Ernesto Lechner, co-host, The Latin Alerternative

Ernesto Lechner, co-host, The Latin Alternative

The audience for the show primarily consists of two groups of listeners: Non Hispanics with little prior exposure to Latin alternative music and English-dominant Latinos who consume English-language media.

“While there is a lot of amazing music out there, we knew we had to come out swinging and win folks over quickly. So we’ll be playing many of the most important artists and songs on the show. Once we have the listeners hooked, we can dig deeper and expose them to some of the more underground music coming out Colombia, Mexico, Spain, and Cuba,” said Norek by email.

“I was pleasantly surprised to see that in literally one week, before the show even aired, we had 300 fans on Facebook (facebook.com/pages/The-Latin-Alternative/97270379694?ref=ts). So I suppose there is a large, untapped audience for the show and we look forward to bringing it to many additional cities in the coming year. Generally speaking, we’re not going to play a punk band that just happens to sing in Spanish. We’re trying to turn folks on to what’s uniquely special about the genre, whether it being cumbia-rock, electro-tango, norteno-hiphop, etc.,” said Norek.

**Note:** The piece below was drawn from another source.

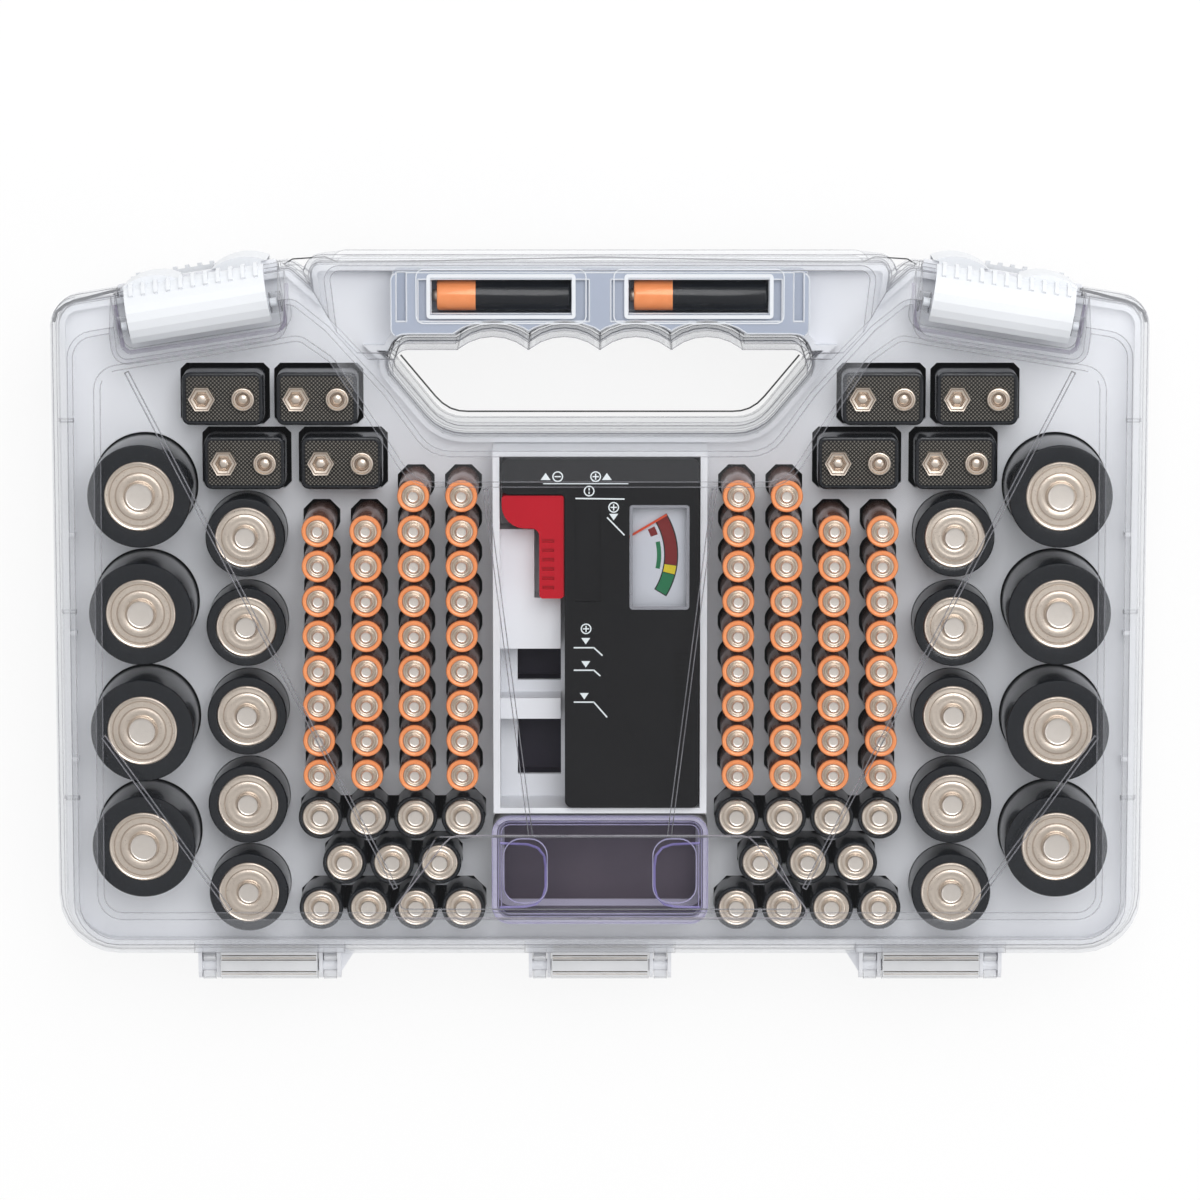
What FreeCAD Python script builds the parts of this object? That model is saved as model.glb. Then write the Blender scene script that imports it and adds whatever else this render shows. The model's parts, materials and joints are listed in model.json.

There are 10 programs finished and recorded already and the co-hosts expect to complete 26 one-hour episodes by the end of the year. They plan to expose their listeners to a new genre featuring crossover friendly artists whose music will resonate with an audience that is new to Latin alternative music, offering a type of Latin fusion they consider new and revolutionary.

Norek is co-founder of the Latin Alternative Music Conference and frontman of Latino-Jewish rap group Hip Hop Hoodíos. Lechner is a contributing writer for Rolling Stone, LA Times, and Chicago Tribune and author of the book Rock en Español: The Latin Alternative Rock Explosion.

Exit 97.7 WEXT is a special listener-supported music service from WMHT Educational Telecommunications established to provide a unique listening experience with music that knows no boundary of genre. The focus is on emerging artists, classic songs that regular radio has forgotten, and especially music from the region (the Local 518). The the station operates with listener support.